Hopefully, that won’t be the case next season. Armas’ optimistic vision of the future is buoyed by the performance of this year’s junior varsity, which compiled an 8-1-1 record.

“And we had three sophomores on the varsity, so the JVs could have been even better,” said Armas, who expects to have as many as 30 varsity players next year.

“We’ll have a little bit of everything – some size, some speed,” Armas said. “We might actually get to platoon a little bit and have enough bodies to rest people. The numbers looking good for next few years, as far looking at the classes we have right now and the classes coming up.”

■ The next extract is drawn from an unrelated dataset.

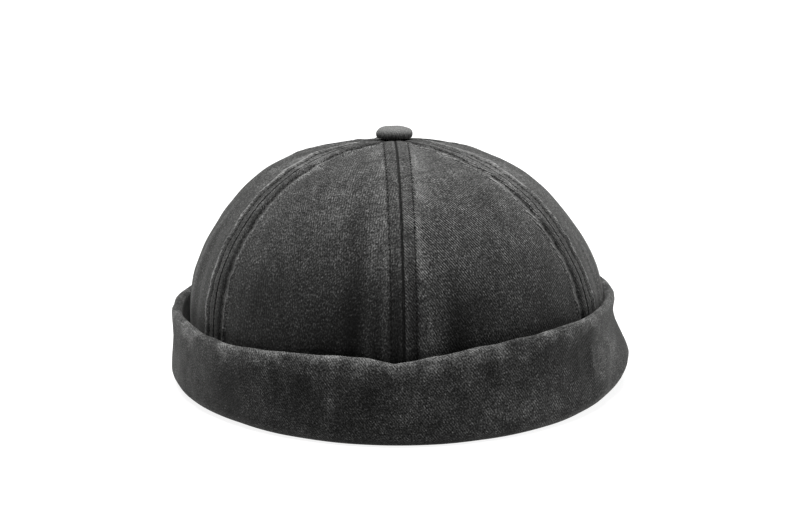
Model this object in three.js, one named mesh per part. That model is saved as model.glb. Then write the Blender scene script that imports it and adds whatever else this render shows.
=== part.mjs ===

Other than a shortage of players, what else the 2023 season be remembered for? Maybe the first game against Big Valley Christian on Aug. 19 at Jack Lytton Stadium, which was called at halftime because of lightning strikes in the area with Big Valley ahead 14-6.

“I still can’t believe that’s what happened,” Armas said.

The next week, the varsity didn’t get to play because the scheduled opponent, Bret Harte, cancelled its season at the last minute. A win over Riverbank followed, but the Coyotes were undermanned during the entire Southern League schedule, managing only one victory against winless Mariposa.

Just like that, a season that started in the summer heat was over ever before Halloween.

“My coaches and I talked about that,” Armas joked. “We always complain that the season’s over now before we get to wear our cold weather gear.”

Next year, the league will look markedly different. Powerhouses Ripon Christian and Orestimba have been moved out, replaced by Stone Ridge Christian of Merced. The realignment – coupled with a larger roster – gives Armas and his players added hope.

“Lot of kids are eager to get rolling again,” Armas said. “We’re going to give them a little break, then hit the weight room.”